15. Deposition of John Mein (copy), 22 Nov. 1770, MHi:Hancock Papers. The correspondence between Murray, Greenleaf, and Fleeming appears as Doc. I below. Murray, a Scot like Mein, attracted the ire of the Liberty Party as much for his ancestry as for his tory leanings. “It may not perhaps lessen your opinion of Mr. Murrays good Qualities to inform you that he is a Scotchman and has continually caball'd with his loyal Countreymen in this Town, and the other Governmental tools against the Charter and liberties of this Province.” William Palfrey to John Wilkes, ca. 23–30 Oct. 1770, in Elsey, “John Wilkes and William Palfrey,” 34 Col. Soc. Mass., Pubns. 411, 422 (1941). Anti-Jacobite feeling was apparently strong in Boston in the late 1760's and early 1770's. Adams' notes in No. 5 are headed “News Paper. Jacobite Party.” And the Boston Gazette of 5 Sept. 1768, p. 4, col. 1, ran a violent letter on the subject. It is difficult to estimate how this spirit affected the jury's attitude toward Mein's litigation, but the effect was probably not favorable.
16. Bolton, “Circulating Libraries in Boston, 1765–1865,” 11 Col. Soc. Mass., Pubns. 196, 199. Hancock denied that the proposal would have “fully secur'd” Longman; he insisted that he “waited for Security and finally could obtain none.” Hancock to Longman and Wright & Gill, 10 Jan. 1771, MHi:Hancock Papers.
17. James Murray to Elizabeth Smith, 12 Mar. 1770, in Tiffany and Lesley, Letters of James Murray 169–170. “Relieve the books” means to lift the attachment on them.
18. Hancock to Longman, 18 May 1770, MH-BA: Hancock Letter Book, in A. E. Brown, John Hancock, His Book 94 (Boston, 1898).
19. Longman to Hancock, undated. MHi:Hancock Papers.
20. Christian Barnes to Elizabeth Smith, 29 June 1770, in Tiffany and Lesley, Letters of James Murray 178. The “castle” was Castle Island in Boston Harbor where the troops were quartered.
21. Hancock to Longman, 19 Nov. 1770, MH-BA:Hancock Letter Book, in part in Brown, John Hancock, His Book 95–96. Hancock's report is confirmed by Min. Bk., Inf. Ct.
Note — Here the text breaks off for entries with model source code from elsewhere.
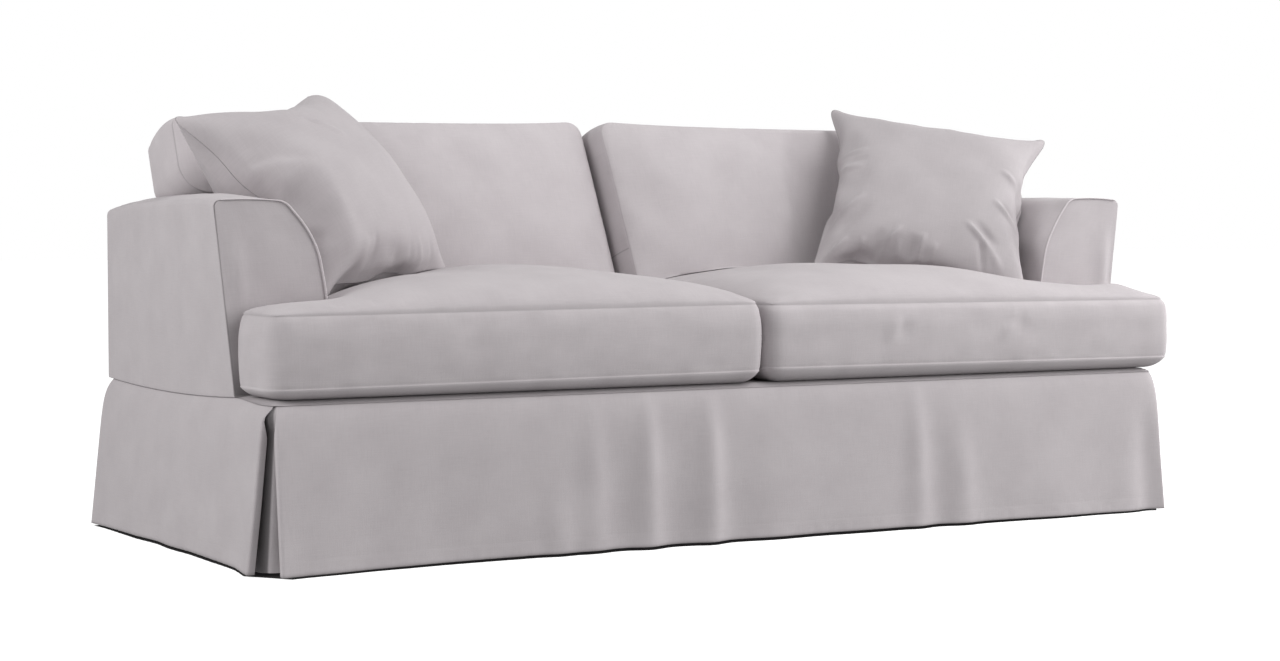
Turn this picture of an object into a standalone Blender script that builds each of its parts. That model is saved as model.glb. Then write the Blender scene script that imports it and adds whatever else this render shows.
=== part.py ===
"""Loose cover set for a two-seat sofa: a fitted cover with a kick-pleat skirt, two seat cushions, two back
cushions and two square pillows, all in one cloth. Metres, z up. The sofa inside is left out."""

import bpy
import numpy as np

# x runs along the sofa, y back from the front of the seat base, z up from the floor.
CENTRE_Y = 0.4265  # middle of the footprint, which becomes the origin
CLOTH = 0.002
SEAM = 0.0004  # clearance between two pieces that are sewn together
CLEAR = 0.0050  # of a soft piece over the facets of the one it rests on

HALF_WIDTH = 1.0354  # outside of the arms at the skirt seam
ARM_FRONT = 0.1717
BACK = 0.8699
SKIRT_SEAM = 0.308
LEDGE_SEAM = 0.302
DECK = 0.310
ARM_HEIGHT = 0.673
ARM_FLARE = 0.0398  # how far the arm leans out at its front top; none at the back
ARM_CORNER = 0.018
LEAN = np.radians(22.0)  # of the inside back
WELT_RADIUS = 0.0024

# Arm top: distance back, then height at the outer edge, the crown and the inner edge.
ARM_TOP = np.array([
    # y      outer   crown   inner
    (0.1717, 0.6690, 0.6705, 0.6670),
    (0.2500, 0.6740, 0.6790, 0.6670),
    (0.4000, 0.6730, 0.6830, 0.6670),
    (0.6000, 0.6680, 0.6800, 0.6670),
    (0.7500, 0.6600, 0.6740, 0.6670),
    (0.8200, 0.6550, 0.6690, 0.6660),
    (0.8699, 0.6480, 0.6570, 0.6560),
])
# Inner side of the arm, and where the inside back meets it: height, half width inside, distance back.
ARM_INNER = np.array([
    # z      x       y
    (0.6670, 0.9375, 0.8699),
    (0.6667, 0.9360, 0.8350),
    (0.6620, 0.9320, 0.8120),
    (0.6490, 0.9200, 0.7970),
    (0.6300, 0.9030, 0.7873),
    (0.6060, 0.8860, 0.7776),
    (0.5740, 0.8710, 0.7647),
    (0.5390, 0.8630, 0.7505),
    (0.4820, 0.8540, 0.7275),
    (0.4000, 0.8515, 0.6944),
    (0.3106, 0.8500, 0.6582),
])

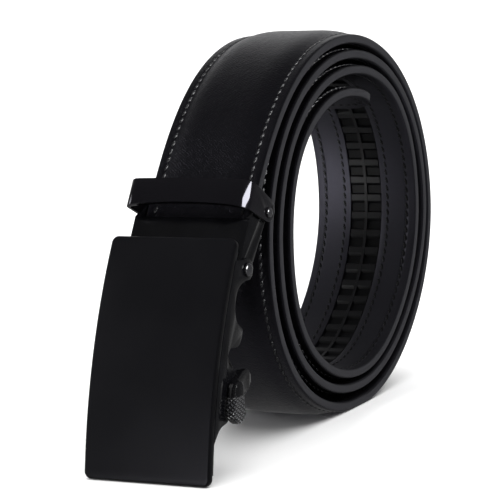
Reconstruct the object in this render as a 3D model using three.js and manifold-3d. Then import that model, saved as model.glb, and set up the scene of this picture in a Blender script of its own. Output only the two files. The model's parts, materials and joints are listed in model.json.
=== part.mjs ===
import * as THREE from "three";
import { mergeVertices } from "three/addons/utils/BufferGeometryUtils.js";
import Module from "manifold-3d";

// A ratchet belt: a long leather strap coiled with its toothed tail inside, and an automatic
// buckle at its fixed end. X runs across the strap, -Y is the side of the face plate, +Z is up.
// The belt stands on the flattened bottom of its coil and on the lower edge of its face plate.

const wasm = await Module();
wasm.setup();

// The clear space between two pieces, and how near two mesh points are one, mm
const clearance = 0.3;
const weldDistance = 1e-5;

// Strap, mm
const strapWidth = 35;
const strapThickness = 2.9;
const strapEdgeChamfer = 0.6;
const tipCornerRadius = 9;
const strapStep = 6.6;

// Coil, mm: its outermost radius, the widest gap between two turns, and how far the leather
// flattens where it stands
const coilRadius = 56.5;
const coilLooseness = 3;
const restFlattening = 0.25;
const coilBehindHinge = 72.15;

// Coil angles, degrees from the top of the innermost turn, counted towards the front
const tipAngle = -33;
const leadAngle = 1110;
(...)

Suffolk, April 1770, Nos. 178, 179; July 1770, Nos. 113, 114; Oct. 1770, Nos. 67, 68. The statute in question was “An Act to Enable Creditors to Receive Their Just Debts out of the Effects of Their Absent or Absconding Debtors.” 4 A&R 168, 169, Act of 13 Feb. 1759: “and such attorney, factor, agent or trustee, upon his desire, shall be admitted to defend the suit on behalf of his principal throughout the course of the law, and an imparlance shall be granted of course at two terms successively, that he may have an opportunity to notify his principal thereof, and at the third term, without special matter alledged and allowed in bar, abatement or further continuance, the cause shall peremptorily come to trial.” Originally, a prayer for leave to imparl meant that the defendant “wanted time to talk matters over with the plaintiff out of court. Later on all that it meant was that he wanted to have until the next term to plead.” Sutton, Personal Actions 104.
22. SF 101964.
23. Hancock to Longman and Wright & Gill, 16 Jan. 1771, MHi:Hancock Papers. The copy is docketed: “To Mr. Thos. Longman to be Communicated to Messers Wright & Gill abt Mein's affairs with Mr. Adams Minutes respectg the Objections to the Accots. Jany 1771. By Jarvis. By White.”
24. SF 101964.
25. See copy of the Inferior Court record, SF 101964. The Longman trial was on the fifth day of the term, and the Wright & Gill trial on the eighth day. Min. Bk., Inf. Ct. Suffolk, Jan. 1771, Nos. 43, 44. The court convened on Tuesday, 1 Jan., but apparently did not sit regularly thereafter, if the assumptions in the text are correct.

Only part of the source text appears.